As a coach, the three questions that I am asked the most are:
What kind of people would benefit from coaching?
Who would look for a coach / coaching and what’s in it for them?
Who is your coaching aimed at?

I will answer the last question first. For lots of reasons, many people perceive that coaching and personal development is the domain of the Corporate world. It is true that the corporate world heavily invest in the development of it’s people and were the first to adopt the coaching philosophy as a practice. Later, providing a formal platform for personal development for employees was a pre-requisite for the achievement of the Investors In People (IIP) accreditation by businesses, which made them a more attractive proposition for employees, partners and investors. It also helped those businesses to build high performing cultures in order to align and deliver against their objectives.

Since the 90’s, intervention solutions (Coaching, Counselling and Mentoring), have steadily grown in the UK and are standard across the US and Europe, with many specialist gaining certification from high ranking organisations who facilitate the learning for the three interventions, including the ICF for coaching, NCVO for mentoring and the CPCAB and BACP for counselling. They are no longer solely associated with the corporate world.

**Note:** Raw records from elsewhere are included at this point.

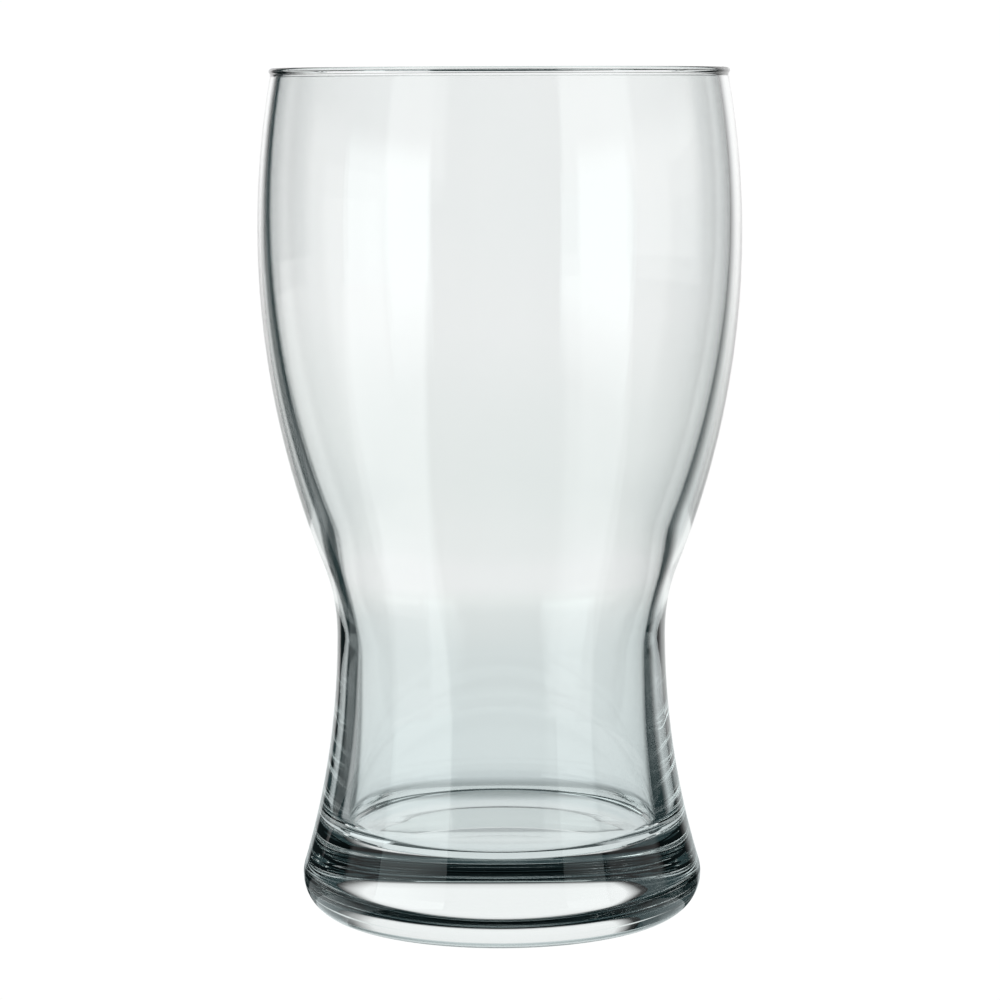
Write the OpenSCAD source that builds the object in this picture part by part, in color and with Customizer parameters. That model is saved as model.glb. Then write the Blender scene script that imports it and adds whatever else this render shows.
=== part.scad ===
// Pint glass: one blown piece of clear soda-lime glass with a heavy foot, a waist,
// a full belly and a fire-polished rim, drawn as the four zones it is formed in.
// The axis of the glass is Z and the foot stands on Z = 0.

/* [Overall] */
// Height from the table to the top of the rim
glass_h = 157; // [150:0.5:164]

/* [Outside] */
// Diameter at the widest place of the belly
belly_d = 89; // [86:0.5:92]
// Height of the widest place, as a share of the whole height
belly_at = 0.805; // [0.79:0.005:0.82]
// Diameter at the narrowest place of the waist
waist_d = 61; // [58:0.5:64]
// Height of the narrowest place, as a share of the whole height
waist_at = 0.338; // [0.32:0.002:0.36]
// Radius of the hollow curve that runs up out of the waist
waist_arc_r = 34.7; // [28:0.1:42]
// Diameter of the foot at its heel
foot_d = 74.4; // [70:0.2:78]
// Radius of the rounded heel
heel_r = 7.5; // [5:0.5:8]

/* [Inside] */
// Diameter of the inside at its widest place
in_belly_d = 84.65; // [82:0.05:86]
// How much higher the inside is widest than the outside, which thins the wall upwards
belly_lift = 2.6; // [1:0.2:4]
// Diameter of the inside at its narrowest place
in_waist_d = 53.9; // [51:0.1:56]
// How much lower the inside is narrowest than the outside
waist_drop = 7.2; // [3:0.2:10]
// Radius of the hollow curve inside, from the narrowest place up
in_waist_arc_r = 81; // [50:1:100]
// Diameter of the inside at its floor
floor_d = 57.9; // [56.5:0.1:59]
// Height of the inside floor at the edge of its dish
floor_z = 15; // [12:0.5:18]
// Depth of the dish in the inside floor
floor_dish = 0.8; // [0.4:0.1:1.5]
// Radius of the curve between the inside floor and the wall
floor_corner_r = 4; // [3:0.5:6]

/* [Rim] */
// Height of the fire-polished bead
bead_h = 1.24; // [1:0.02:1.6]
// How far the bead stands proud of the outside of the wall
bead_out = 0.28; // [0.1:0.02:0.5]
// How far the bead stands proud of the inside of the wall
bead_in = 0.12; // [0.04:0.02:0.3]

/* [Base] */
// Diameter of the push-up under the foot
pushup_d = 52; // [44:1:54]
// Height of the push-up under the foot
pushup_h = 1.4; // [0.6:0.1:2]

/* [Hidden] */

// Smoothness of the drawn curves
$fn = 360;

GLASS = [0.80, 0.86, 0.85, 0.45];

// How far two arcs that meet smoothly cut into each other, so that they cross cleanly
bite = 0.002;

// Radii are kept to a thousandth of a millimetre
function micron(length) = round(length * 1000) / 1000;

// Radius of an arc from its widest or narrowest place to a point a way in and a way up
function arc_through(inward, upward) =
    micron((inward * inward + upward * upward) / (2 * inward));

// Radius at height z on an arc whose widest place is r at height z_wide
function bulge_r(r, z_wide, arc_r, z) =
    r - arc_r + sqrt(arc_r * arc_r - (z - z_wide) * (z - z_wide));

// Two arcs lead from a widest place down to a narrowest place and meet smoothly.
// ogee_arc gives the wide one's radius, and ogee_turn the angle both turn through.
function ogee_arc(fall, climb, narrow_arc_r, cut) =
    micron((fall * fall + climb * climb - cut * cut) / (2 * (fall - cut)) - narrow_arc_r);
function ogee_turn(fall, climb) = 2 * atan(fall / climb);

// Radius of an arc that runs down from its narrowest place to touch a rounded edge,
// whose middle is a way in and a way down from there
function flare_arc(inward, down, edge_r) =
    micron((inward * inward + down * down - pow(edge_r - bite, 2))
        / (2 * (edge_r - bite - inward)));

// Height at which that arc touches the rounded edge
function touch_z(down, arc_r, edge_r) = edge_r * down / (arc_r + edge_r);

// Outside, from the belly down to the waist
belly_r = belly_d / 2;
waist_r = waist_d / 2;
belly_z = belly_at * glass_h;
waist_z = waist_at * glass_h;
neck_z = glass_h - bead_h;
belly_arc_r = ogee_arc(belly_r - waist_r, belly_z - waist_z, waist_arc_r, 0);
turn_z = belly_z - belly_arc_r * sin(ogee_turn(belly_r - waist_r, belly_z - waist_z));
neck_r = bulge_r(belly_r, belly_z, belly_arc_r, neck_z);

// Outside, from the waist down to the heel
heel_x = foot_d / 2 - heel_r;
flare_arc_r = flare_arc(waist_r - heel_x, waist_z - heel_r, heel_r);
heel_z = heel_r + touch_z(waist_z - heel_r, flare_arc_r, heel_r);

// Inside, from the belly down to the waist
in_belly_r = in_belly_d / 2;
in_waist_r = in_waist_d / 2;
in_belly_z = belly_z + belly_lift;
in_waist_z = waist_z - waist_drop;
in_fall = in_belly_r - in_waist_r;
in_climb = in_belly_z - in_waist_z;
in_belly_arc_r = ogee_arc(in_fall, in_climb, in_waist_arc_r, bite);
in_turn_z = in_belly_z - in_belly_arc_r * sin(ogee_turn(in_fall, in_climb));
in_neck_r = bulge_r(in_belly_r, in_belly_z, in_belly_arc_r, neck_z);

// Inside, from the waist down to the dished floor
corner_x = floor_d / 2 - floor_corner_r;
corner_z = floor_z + floor_corner_r;
in_flare_arc_r = flare_arc(in_waist_r - corner_x, in_waist_z - corner_z, floor_corner_r);
in_flare_z = corner_z + touch_z(in_waist_z - corner_z, in_flare_arc_r, floor_corner_r);
dish_arc_r = arc_through(floor_dish, corner_x);

// Push-up
pushup_arc_r = arc_through(pushup_h, pushup_d / 2);

// All the outlines below fill the half plane between the axis and one curve,
// over the heights z0 to z1.

module band(z0, z1) {
    translate([0, z0]) square([belly_d, z1 - z0]);
}

// Curve that swells outwards, widest at r and z
module swell(z0, z1, r, z, arc_r) {
    intersection() {
        band(z0, z1);
        translate([r - arc_r, z]) circle(r = arc_r);
    }
}

// Curve that draws inwards, narrowest at r and z
module pinch(z0, z1, r, z, arc_r) {
    difference() {
        translate([0, z0]) square([r + arc_r, z1 - z0]);
        translate([r + arc_r, z]) circle(r = arc_r);
    }
}

module heel_outline() {
    square([heel_x, heel_z]);
    translate([heel_x, heel_r]) circle(r = heel_r);
}

module dish_outline() {
    intersection() {
        band(floor_z - floor_dish, floor_z);
        translate([0, floor_z - floor_dish + dish_arc_r]) circle(r = dish_arc_r);
    }
}

module pushup_outline() {
    intersection() {
        band(0, pushup_h);
        translate([0, pushup_h - pushup_arc_r]) circle(r = pushup_arc_r);
    }
}

module corner_outline() {
    translate([0, floor_z]) square([corner_x, 2 * floor_corner_r]);
    translate([corner_x, corner_z]) circle(r = floor_corner_r);
}

module bead_outline() {
    end_r = bead_h / 2;
    inner_x = in_neck_r - bead_in + end_r;
    outer_x = neck_r + bead_out - end_r;
    translate([in_neck_r, neck_z]) square([neck_r - in_neck_r, end_r]);
    translate([inner_x, neck_z]) square([outer_x - inner_x, bead_h]);
    for (x = [inner_x, outer_x]) {
        translate([x, neck_z + end_r]) circle(r = end_r);
    }
}

// Solid foot: heel, push-up below and dished floor above
module foot() {
    color(GLASS) rotate_extrude() difference() {
        union() {
            heel_outline();
            pinch(heel_z, floor_z, waist_r, waist_z, flare_arc_r);
        }
        dish_outline();
        pushup_outline();
    }
}

// Wall from the floor up through the waist, to where it turns out into the belly
module waist() {
    color(GLASS) rotate_extrude() difference() {
        union() {
            pinch(floor_z, waist_z, waist_r, waist_z, flare_arc_r);
            pinch(waist_z, turn_z, waist_r, waist_z, waist_arc_r);
        }
        corner_outline();
        pinch(in_flare_z, in_waist_z, in_waist_r, in_waist_z, in_flare_arc_r);
        pinch(in_waist_z, turn_z, in_waist_r, in_waist_z, in_waist_arc_r);
    }
}

// Wall of the belly, up to the bead
module bowl() {
    color(GLASS) rotate_extrude() difference() {
        swell(turn_z, neck_z, belly_r, belly_z, belly_arc_r);
        swell(turn_z, neck_z, in_belly_r, in_belly_z, in_belly_arc_r);
        pinch(turn_z, in_turn_z, in_waist_r, in_waist_z, in_waist_arc_r);
    }
}

// Fire-polished bead on the top of the wall
module rim() {
    color(GLASS) rotate_extrude() bead_outline();
}

foot();
waist();
bowl();
rim();
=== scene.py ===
import math

import bpy
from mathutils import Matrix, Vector


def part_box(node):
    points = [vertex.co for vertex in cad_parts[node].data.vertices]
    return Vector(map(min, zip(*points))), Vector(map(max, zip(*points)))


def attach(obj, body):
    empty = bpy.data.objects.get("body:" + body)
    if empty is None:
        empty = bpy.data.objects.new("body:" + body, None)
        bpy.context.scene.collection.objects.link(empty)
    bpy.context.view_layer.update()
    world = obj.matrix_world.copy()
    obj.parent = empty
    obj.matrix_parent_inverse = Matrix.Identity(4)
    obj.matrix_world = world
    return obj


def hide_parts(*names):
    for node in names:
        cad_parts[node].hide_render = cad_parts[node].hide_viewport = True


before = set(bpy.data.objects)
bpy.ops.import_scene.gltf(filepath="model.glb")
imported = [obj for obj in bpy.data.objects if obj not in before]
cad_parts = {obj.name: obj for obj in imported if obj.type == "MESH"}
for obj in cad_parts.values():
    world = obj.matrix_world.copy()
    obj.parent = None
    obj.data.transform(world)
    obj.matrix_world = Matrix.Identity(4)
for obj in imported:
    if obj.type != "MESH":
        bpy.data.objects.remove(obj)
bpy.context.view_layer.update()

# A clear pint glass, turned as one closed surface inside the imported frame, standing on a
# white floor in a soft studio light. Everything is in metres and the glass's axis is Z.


# ---- Sizes ------------------------------------------------------------------------------

MM = 0.001

foot_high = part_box("foot")[1]
waist_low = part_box("waist")[0]
bowl_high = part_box("bowl")[1]
rim_low, rim_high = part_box("rim")

BELLY_R = bowl_high.x
FOOT_R = foot_high.x
WAIST_R = 30.5 * MM
FLOOR_Z = waist_low.z
NECK_Z = rim_low.z
TOP_Z = rim_high.z
# The widest and the narrowest place, as shares of the whole height
BELLY_Z = 0.805 * TOP_Z
WAIST_Z = 0.338 * TOP_Z
HEEL_ARC_R = 7.5 * MM
WAIST_ARC_R = 34.7 * MM

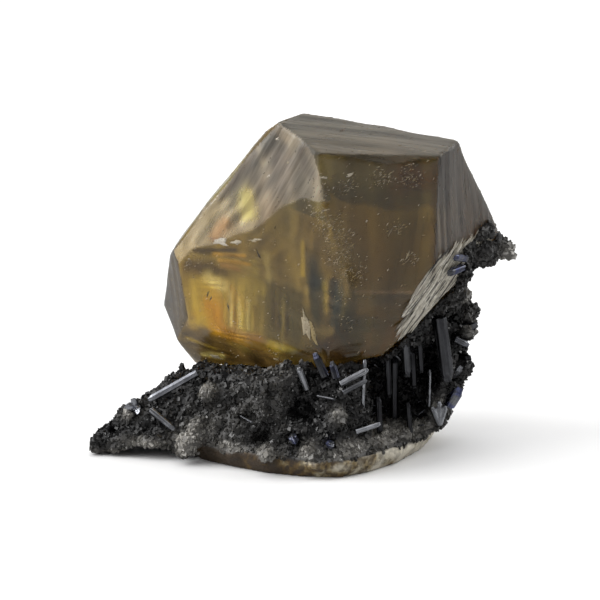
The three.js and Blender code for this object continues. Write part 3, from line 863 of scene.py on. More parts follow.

What kind of people would benefit from coaching?
I don’t speak for other coaches when I say that coaching isn’t a thing. It’s a method. A vehicle used by the coach to facilitate change and personal growth. I work with clients to achieve the end result that they are looking to achieve. I do this by coaching. Therefore, if you are an individual or a group with a goal that you truly want to achieve, then engaging with a good coach will absolutely help you. Many successful personalities that you see in the media, be they an athlete, sportsman, businessman or entrepreneur, they will have retained the services of a coach. It is how they build their goals, how they put plans into action to achieve them and are kept accountable. Most good coaches will have a coach. I have two!

Who would look for a coach and what’s in it for them?
This is as hard a question to answer as it is easy. The reality is, anyone. In any walk of life. When a person has an aspiration that they want to turn into reality, then it needs an action plan. No plan = No action. This why most plans fail, New Years’ resolutions, for instance. Any action plan that is decided needs to be SMART, with the coachee possessing an unswerving commitment to achieving it. The coach will help them to achieve greater awareness of what they are capable of and will help them to become unstuck; will empower them and allow them to see the possibilities, providing them with the tools to help them to achieve by themselves later.

It’s not for everyone though. A lot of people want perceived success but are unwilling to put in the work to achieve it and may get frustrated. Any good coach will demonstrate from the outset that the success comes when a person steps outside of their comfort zone. I use the line that ‘outside of your comfort zone is where the good stuff lies!’ Other people will insist that they can achieve what they want to achieve by themselves, and this is probably the case. Either way, the decision to work together can be made by either or both parties.

Achieving our goals isn’t just about making positive changes to our careers. It could be anything that we feel that we are struggling with – raising funding for a major purchase like buying a house, car, setting up business, getting fit, learning to play an instrument. Whatever it is, you can use a coach to help you.

It’s your story. Only you get to write the ending.